Nuland made it clear that she was not in a policy position at the time and was chiefly concerned with keeping the administration’s public remarks consistent.

"I was not in a policy role in this job. I was in a communications role," Nuland said, explaining that she was in charge of reviewing talking points that were to be sent to members of Congress, not Ambassador Susan Rice, who went on television the Sunday after the attacks to falsely claim they were the result of a protest.

"I never edited these talking points or made changes," Nuland maintained.

Her recommended changes were aimed at ensuring that the State Department delivered a consistent public message.

"When I saw these talking points on Friday night, … they indicated a significant evolution beyond what we had been saying at noon," Nuland said. "With regard to consistency, it struck me as strange we were giving talking points to the House that went considerably further than what we in the administration were saying."

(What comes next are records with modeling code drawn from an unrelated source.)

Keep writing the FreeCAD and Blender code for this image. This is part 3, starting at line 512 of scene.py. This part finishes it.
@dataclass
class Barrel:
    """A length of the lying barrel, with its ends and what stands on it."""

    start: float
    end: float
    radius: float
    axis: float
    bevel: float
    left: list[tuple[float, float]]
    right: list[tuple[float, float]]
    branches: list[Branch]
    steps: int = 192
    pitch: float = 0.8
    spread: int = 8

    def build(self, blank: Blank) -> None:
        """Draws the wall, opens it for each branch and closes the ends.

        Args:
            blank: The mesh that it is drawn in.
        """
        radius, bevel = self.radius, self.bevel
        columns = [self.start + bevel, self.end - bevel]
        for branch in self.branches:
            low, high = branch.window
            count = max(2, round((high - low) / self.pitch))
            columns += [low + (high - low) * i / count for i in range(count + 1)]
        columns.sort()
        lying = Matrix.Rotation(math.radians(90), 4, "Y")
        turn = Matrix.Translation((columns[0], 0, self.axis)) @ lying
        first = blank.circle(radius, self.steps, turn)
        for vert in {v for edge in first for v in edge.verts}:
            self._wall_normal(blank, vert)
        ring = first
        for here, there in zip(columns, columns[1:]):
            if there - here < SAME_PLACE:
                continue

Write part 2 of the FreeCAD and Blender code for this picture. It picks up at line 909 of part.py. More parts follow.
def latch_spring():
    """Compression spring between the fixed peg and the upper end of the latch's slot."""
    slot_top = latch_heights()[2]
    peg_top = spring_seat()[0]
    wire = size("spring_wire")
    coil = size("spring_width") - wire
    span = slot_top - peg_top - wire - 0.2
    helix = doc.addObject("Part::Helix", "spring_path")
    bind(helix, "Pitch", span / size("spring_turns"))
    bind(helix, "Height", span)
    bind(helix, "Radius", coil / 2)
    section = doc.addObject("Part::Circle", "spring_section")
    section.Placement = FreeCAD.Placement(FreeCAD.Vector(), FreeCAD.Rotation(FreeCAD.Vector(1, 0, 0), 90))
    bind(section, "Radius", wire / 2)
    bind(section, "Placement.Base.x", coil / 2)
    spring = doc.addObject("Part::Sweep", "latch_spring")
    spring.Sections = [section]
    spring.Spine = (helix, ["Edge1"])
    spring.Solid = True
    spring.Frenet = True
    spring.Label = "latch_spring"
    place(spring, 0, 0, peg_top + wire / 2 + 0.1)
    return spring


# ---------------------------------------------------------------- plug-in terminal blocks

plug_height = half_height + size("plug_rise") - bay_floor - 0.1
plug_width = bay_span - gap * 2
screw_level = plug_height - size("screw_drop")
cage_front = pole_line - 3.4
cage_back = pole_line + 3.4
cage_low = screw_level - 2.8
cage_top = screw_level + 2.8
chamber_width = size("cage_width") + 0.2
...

Nuland came under fire for appearing to assert in a series of leaked emails that certain pieces of information should be withheld in order to protect the State Department from criticism.

Nuland explained that she was instructed by her superiors to be vague about what precisely had taken place.

"I had been under very tight guidance that we must do and say nothing that might prejudice the FBI investigation into the attacks," she said.

Nuland also felt that the talking points revealed misleading information.

She pushed to remove references to Ansar al-Sharia, the al Qaeda affiliated group responsible for the attack as well as information about the CIA’s advanced warnings about the attack because the details presented only a partial piece of the puzzle, she said.

"They struck me as a partial rendering of some of the background behind the situation and I was concerned giving them out this way would encourage members of Congress and the public to draw inaccurate conclusions about our respective agency’s role in the entirety of the" situation, Nuland said.

Pushed by Johnson to explain why she objected to revealing information that turned out to be factually accurate, Nuland said her "concern was this was not an accurate representation of the picture."

"I was the conveyor of agreed policy and agreed decision making about what we could say publicly," Nuland said, maintaining that her focus was only on presenting a stable and accurate narrative to the public.

Nuland was further grilled about the talking points by Sens. James Risch (R., Idaho) and John Barrasso (R., Wyo).

"The Benghazi question is there and it hasn’t been answered," Risch said. "The administration is focused on this hiding behind the curtain of, ‘Oh we’re doing an investigation,’ and they’ve done that since day one of this."

"The American people want to know who did this," he said. "Was this a protest gone bad or a terrorist attack, which we all know it was?"

Asked by Barrasso why she objected to the mention of al Qaeda, Nuland said the information as presented painted a "mistaken and flawed" picture about who knew what and when.

Asked by Risch when exactly she knew that terrorists were responsible for storming the U.S. compound, Nuland could not recall.

"I don’t recall the precise date that we moved to being confident it was a terrorist attack," she said.

Nuland also stated that she had no contact with Rice prior to her heavily criticized television interviews on the attacks.

Nuland said she did not object to mentioning Ansar al-Sharia’s connection to the attacks in response to questions from Sen. Marco Rubio (R., Fla.). Rather, her objection was about permitting members of Congress to reveal this information when other officials could not.

"My concerns were … mainly that I did understand why members of Congress could say more about it that we in the administration," Nuland responded.